--- begin Entries ---

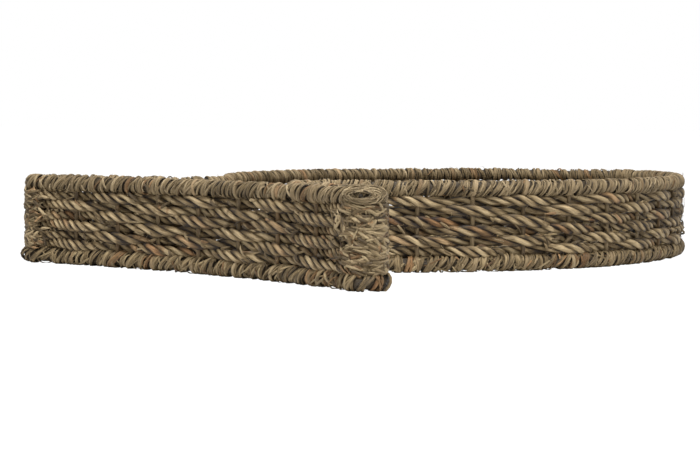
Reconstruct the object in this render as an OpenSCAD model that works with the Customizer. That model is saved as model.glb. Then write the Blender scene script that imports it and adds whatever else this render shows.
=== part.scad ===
// Low fish-shaped storage tray of seagrass rope, woven over a welded steel wire frame.
// X runs along the fish, with the nose at +X. Y runs across it, and Z is up.
// The origin is the middle of the footprint, at floor level.

/* [Outline] */
// Radius of the long body flanks, at the middle of the wall
flank_r = 310; // [290:1:372]
// Half the width of the body at its widest
body_half_w = 182; // [150:1:220]
// Radius of the rounded nose
nose_r = 44; // [36:1:53]
// Radius of the hollow between body and tail
waist_r = 40; // [33:1:48]
// Half the width of the waist
waist_half_w = 55; // [46:1:66]
// Angle of each tail lobe's front edge to the long axis
tail_angle = 75; // [68:1:80]
// Length of the straight front edge of each tail lobe
tail_edge = 107; // [89:1:129]
// Radius of the tip of each tail lobe
lobe_r = 11; // [10:0.5:14]
// How far the hollow rear edge falls in from the ends of the lobes
tail_hollow = 8; // [5:0.5:14]

/* [Height] */
// Height of the whole tray
basket_h = 76; // [63:1:92]
// Height of the wrapped top rim
top_rim_h = 13; // [12:0.5:16]
// Width of the wrapped top rim
top_rim_w = 11; // [9:0.5:14]
// Height of the wrapped foot rim
foot_rim_h = 13.4; // [12.4:0.2:16]
// Width of the wrapped foot rim
foot_rim_w = 13; // [10:0.5:16]

/* [Wire frame] */
// Diameter of the two ring wires
ring_d = 4; // [3:0.2:4.8]
// Diameter of the upright wires and base wires
wire_d = 2.6; // [2:0.1:3.2]
// Number of uprights around the wall
uprights = 44; // [36:2:52]

/* [Seagrass] */
// Height of one rope as it lies in the wall
rope_h = 8; // [6.6:0.1:9.6]
// Thickness of a wall rope, through the wall
rope_t = 5.5; // [4.5:0.1:6.6]
// Diameter of one rope of the base
base_rope_d = 7.4; // [6:0.1:8.9]
// Outside diameter of the strip bound round each upright
binding_d = 3.8; // [3.6:0.1:4.6]
// Diameter of the filler strand that runs beside each ring wire
filler_d = 4.6; // [3.8:0.1:4.8]
// Number of base ropes in one band
band_ropes = 4; // [3:1:6]

/* [Clearances] */
// Gap left between neighbouring ropes, and between a rope and an upright
rope_gap = 0.2; // [0.15:0.05:0.3]
// Gap left between neighbouring ropes of the base
base_gap = 0.6; // [0.4:0.1:1]
// Gap left round a wire that passes through or sits in seagrass
wire_gap = 0.2; // [0.15:0.05:0.3]

/* [Hidden] */
$fn = 32;
// Steps along the wall from one upright to the next.
steps_per_bay = 6;
// A rim has a section at every third step, and a rope at every second.
rim_stride = 3;
rope_stride = 2;
// Sides of a wrapped rim, and the angle that each takes up.
rim_sides = 8;
side_turn = 360 / rim_sides;
// Width of the seam along the inside of each wrapped rim.
seam = 0.5;
// Share of a base wire's direction that must point across the rim where it meets it.
steepest_wire = 0.6;
// How many times its clearance a drilled hole runs on past the end of its wire.
past_end = 3;

// Centres and angles of the tangent arcs of the upper half of the outline.
flank_c = [0, body_half_w - flank_r];
nose_c = [sqrt(pow(flank_r - nose_r, 2) - pow(flank_c[1], 2)), 0];
waist_y = waist_half_w + waist_r;
waist_c = [-sqrt(pow(flank_r + waist_r, 2) - pow(waist_y - flank_c[1], 2)), waist_y];
nose_end = atan2(-flank_c[1], nose_c[0]);
flank_end = atan2(waist_y - flank_c[1], waist_c[0]);
waist_end = 270 - tail_angle;
edge_dir = [-cos(tail_angle), sin(tail_angle)];
edge_out = [sin(tail_angle), cos(tail_angle)];
edge_start = waist_c + waist_r * [cos(waist_end), sin(waist_end)];
lobe_c = edge_start + tail_edge * edge_dir - lobe_r * edge_out;
tail_r = (pow(tail_hollow, 2) + pow(lobe_c[1], 2) - pow(lobe_r, 2)) / (2 * (tail_hollow + lobe_r));
tail_c = [lobe_c[0] + tail_hollow - tail_r, 0];
tail_turn = atan2(lobe_c[1], lobe_c[0] - tail_c[0]);
lobe_start = 90 - tail_angle;
lobe_end = 180 + tail_turn;

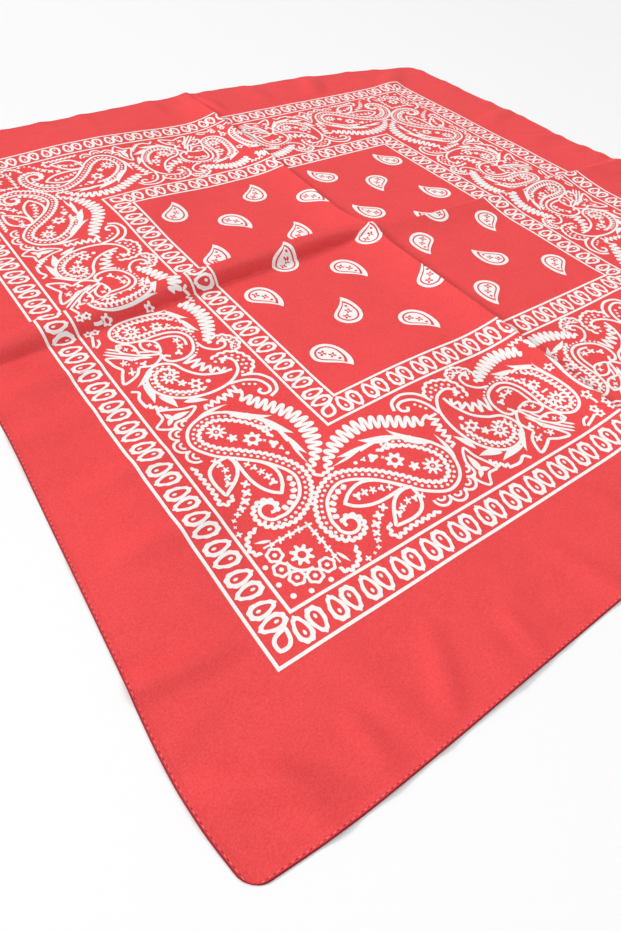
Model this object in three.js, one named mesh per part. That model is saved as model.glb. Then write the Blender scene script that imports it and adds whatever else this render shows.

--- end Entries ---

## Task directions:
Would you give the material above again, complete and exact?

## Answer to the problem:
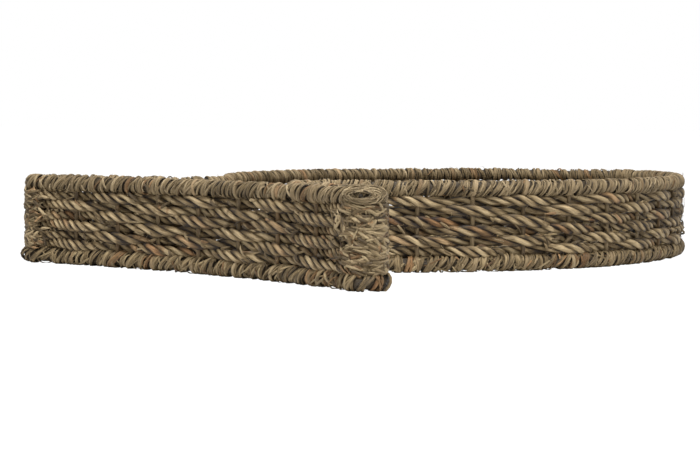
Reconstruct the object in this render as an OpenSCAD model that works with the Customizer. That model is saved as model.glb. Then write the Blender scene script that imports it and adds whatever else this render shows.
=== part.scad ===
// Low fish-shaped storage tray of seagrass rope, woven over a welded steel wire frame.
// X runs along the fish, with the nose at +X. Y runs across it, and Z is up.
// The origin is the middle of the footprint, at floor level.

/* [Outline] */
// Radius of the long body flanks, at the middle of the wall
flank_r = 310; // [290:1:372]
// Half the width of the body at its widest
body_half_w = 182; // [150:1:220]
// Radius of the rounded nose
nose_r = 44; // [36:1:53]
// Radius of the hollow between body and tail
waist_r = 40; // [33:1:48]
// Half the width of the waist
waist_half_w = 55; // [46:1:66]
// Angle of each tail lobe's front edge to the long axis
tail_angle = 75; // [68:1:80]
// Length of the straight front edge of each tail lobe
tail_edge = 107; // [89:1:129]
// Radius of the tip of each tail lobe
lobe_r = 11; // [10:0.5:14]
// How far the hollow rear edge falls in from the ends of the lobes
tail_hollow = 8; // [5:0.5:14]

/* [Height] */
// Height of the whole tray
basket_h = 76; // [63:1:92]
// Height of the wrapped top rim
top_rim_h = 13; // [12:0.5:16]
// Width of the wrapped top rim
top_rim_w = 11; // [9:0.5:14]
// Height of the wrapped foot rim
foot_rim_h = 13.4; // [12.4:0.2:16]
// Width of the wrapped foot rim
foot_rim_w = 13; // [10:0.5:16]

/* [Wire frame] */
// Diameter of the two ring wires
ring_d = 4; // [3:0.2:4.8]
// Diameter of the upright wires and base wires
wire_d = 2.6; // [2:0.1:3.2]
// Number of uprights around the wall
uprights = 44; // [36:2:52]

/* [Seagrass] */
// Height of one rope as it lies in the wall
rope_h = 8; // [6.6:0.1:9.6]
// Thickness of a wall rope, through the wall
rope_t = 5.5; // [4.5:0.1:6.6]
// Diameter of one rope of the base
base_rope_d = 7.4; // [6:0.1:8.9]
// Outside diameter of the strip bound round each upright
binding_d = 3.8; // [3.6:0.1:4.6]
// Diameter of the filler strand that runs beside each ring wire
filler_d = 4.6; // [3.8:0.1:4.8]
// Number of base ropes in one band
band_ropes = 4; // [3:1:6]

/* [Clearances] */
// Gap left between neighbouring ropes, and between a rope and an upright
rope_gap = 0.2; // [0.15:0.05:0.3]
// Gap left between neighbouring ropes of the base
base_gap = 0.6; // [0.4:0.1:1]
// Gap left round a wire that passes through or sits in seagrass
wire_gap = 0.2; // [0.15:0.05:0.3]

/* [Hidden] */
$fn = 32;
// Steps along the wall from one upright to the next.
steps_per_bay = 6;
// A rim has a section at every third step, and a rope at every second.
rim_stride = 3;
rope_stride = 2;
// Sides of a wrapped rim, and the angle that each takes up.
rim_sides = 8;
side_turn = 360 / rim_sides;
// Width of the seam along the inside of each wrapped rim.
seam = 0.5;
// Share of a base wire's direction that must point across the rim where it meets it.
steepest_wire = 0.6;
// How many times its clearance a drilled hole runs on past the end of its wire.
past_end = 3;

// Centres and angles of the tangent arcs of the upper half of the outline.
flank_c = [0, body_half_w - flank_r];
nose_c = [sqrt(pow(flank_r - nose_r, 2) - pow(flank_c[1], 2)), 0];
waist_y = waist_half_w + waist_r;
waist_c = [-sqrt(pow(flank_r + waist_r, 2) - pow(waist_y - flank_c[1], 2)), waist_y];
nose_end = atan2(-flank_c[1], nose_c[0]);
flank_end = atan2(waist_y - flank_c[1], waist_c[0]);
waist_end = 270 - tail_angle;
edge_dir = [-cos(tail_angle), sin(tail_angle)];
edge_out = [sin(tail_angle), cos(tail_angle)];
edge_start = waist_c + waist_r * [cos(waist_end), sin(waist_end)];
lobe_c = edge_start + tail_edge * edge_dir - lobe_r * edge_out;
tail_r = (pow(tail_hollow, 2) + pow(lobe_c[1], 2) - pow(lobe_r, 2)) / (2 * (tail_hollow + lobe_r));
tail_c = [lobe_c[0] + tail_hollow - tail_r, 0];
tail_turn = atan2(lobe_c[1], lobe_c[0] - tail_c[0]);
lobe_start = 90 - tail_angle;
lobe_end = 180 + tail_turn;

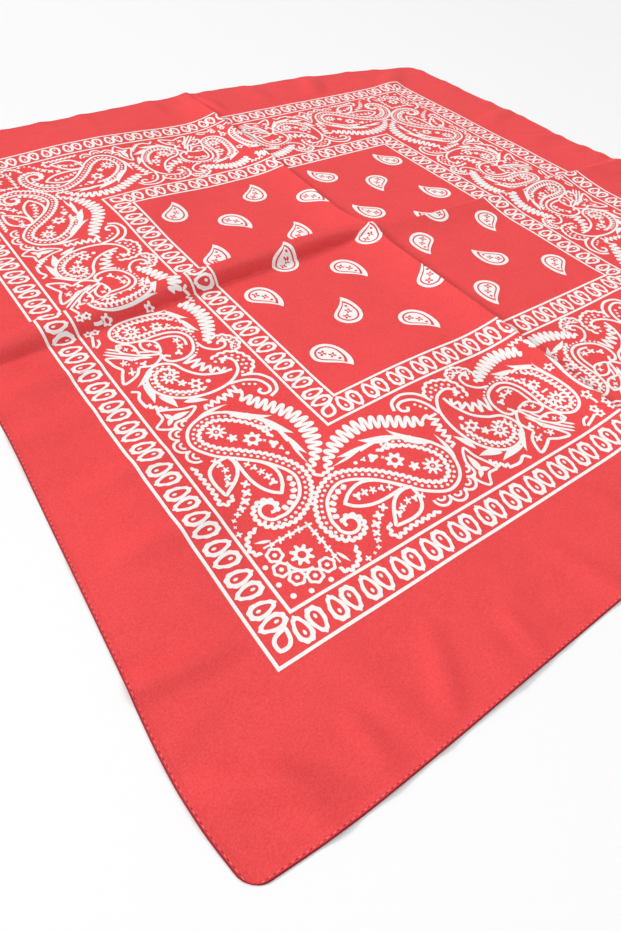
Model this object in three.js, one named mesh per part. That model is saved as model.glb. Then write the Blender scene script that imports it and adds whatever else this render shows.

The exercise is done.